KATHMANDU(IPS): Early evening, there is a play of light and shadow over Kathmandu’s famous Durbar Square. The rising monuments, damaged by the April 2015 earthquake, appear as dark silhouettes while large flash lights streak through in between them.

Young men and women sit on the monuments damaged by the earthquake. Some even hang on to temporary scaffoldings in place to strengthen the buildings, some of which are over 500 years-old.

Santhos Sharma, a 30 year-old man who sells trinkets to visiting tourists at the square, smiles at them and shrugs his shoulders.

“What else can they do, they can’t live in fear all the time.”

But Sharma like many others who survived, fears the next big one. Despite the devastation of the 2015 April earthquake – it left over 9,000 dead, over 27,000 injured and a recovery bill of over USD$3 billion – many here know that the 7.5 magnitude quake could have been worse.

A yellow fading notice pasted on the narrow stairwell of the Nepali Red Cross headquarters about two years before the earthquake warned that Kathmandu Valley is most vulnerable. Around 40,000 people may die, 95,000 persons may be seriously injured and 60 per cent of houses will be totally destroyed according to a study.

“Nobody here knows what to do, or how to react if there is another quake,” said Sharda Bista, a Kathmandu resident said. “People also have very few options to be safe.”

Bista pointed to a row of narrow dimly-lit rooms, diagonally supported by columns of wooden poles. “Those buildings can collapse at the slightest jolt, but where can they move.”

All of them are also living on top of constant danger.

A recent international study found that the sub-surface Himalayas were constantly shifting and one of the most volatile regions in the world. The study published in Nature Geoscience in January also warned that there was dangerous potential for another major quake in the region.

The below surface rupture during the 2015 April quake stopped 11km below the surface, but constantly building pressure beneath the Indian sub-continent could force the rupture to snap again.

“Work on other earthquakes has suggested that when a rupture stops like this, it can be years or decades before it resumes, rather than the centuries that might usually be expected,” lead author Dr John Elliott of Oxford University said.

“Unfortunately, there is no way of predicting precisely when another earthquake will take place. It’s simply a case of countries and cities making sure they are well prepared for when it does happen.”

Ordinary people like Sharma and Bista worry that with very real little preparation or awareness, the jam-packed Kathmandu Valley – population of 2.5 million, or close to 10 per cent of the national population and one of the fasted growing metropolises in South Asia according to the World Bank, is a death trap. Over 13,000 persons are packed into a square kilometer here.

There are constant reminders of danger. On the afternoon of February 24, there was yet another jolt recorded at a magnitude of 4.7 on the Richter scale. There have been many such jolts since the April earthquake. Soon after such minor tremors, social media is replete with jokes on how Kathmandu is now used to them.

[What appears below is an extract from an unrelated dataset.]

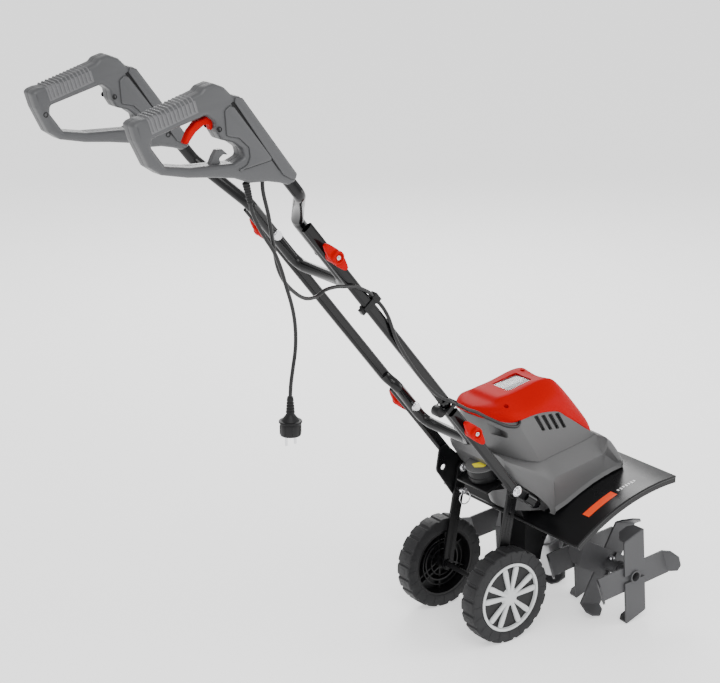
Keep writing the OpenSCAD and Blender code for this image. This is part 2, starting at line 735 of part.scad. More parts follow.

“But we are not,” Sharma says. He told IPS that he does not when or how he would get warnings on post-earthquake situations. The best format is the mobile, but as the last earthquake showed the networks can get clogged.

Bista said that the most potent public information medium in the immediate aftermath of the earthquake was the radio. “People were crowding around them for information,” she said.

However, there is yet to be a public awareness campaign on evacuations or safe routes to take after an earthquake or even on different threat levels and warnings. The Nepal Academy of Science and Technology has installed an earthquake detection mechanism that can detect jolts within seconds, but the main problem remains in how to disseminate such information among vulnerable millions.

Simply put, ordinary Nepalese remain confused on how to react to an earthquake.

Amidst these dangers, latest reports filed by relief agencies indicate that a year into the disaster, many of the victims are yet to received pledged assistance.

“In January, 61 per cent of respondents stated that their main needs have not been addressed, while 28 per cent believe their main problems have been addressed,” the latest Inter-Agency Common Feedback Report, that tracks perceptions among beneficiaries said.

The report noted that while the percentage of those complaining that aid has by-passed them had fallen in December and January, still close to three-quarters of respondents identified long-term shelter, health care, financial support and safe water as main needs yet to be met.

The slowdown in aid delivery was partly due to political wrangling that prevented the National Reconstruction Authority (NRA) from accessing and distributing funds till January this year. When a government changeover took place in October, Govinda Raj Pokhrel, who was appointed as NRA head in August lost his job as he was seen as being close to the former government of the Nepal Congress Party.

Pokhrel had initiated a survey of the damages, but with his removal progress slowed down. “After I left, the work really slowed down,” Pokhrel said recently. Even UN agencies are still searching for updated statistics from government departments. There is a new NRA head and the hope among relief agencies is that finally seven months after the earthquake, the reconstruction effort can take off earnestly.

But there is very little confidence among ordinary Nepalis that they can face the next big one better prepared than the last one.

“I don’t think we are, there are no contingency plans, no public awareness, no initiative to be safe, we just walk on the same fault lines hoping nothing will happen,” Bista said.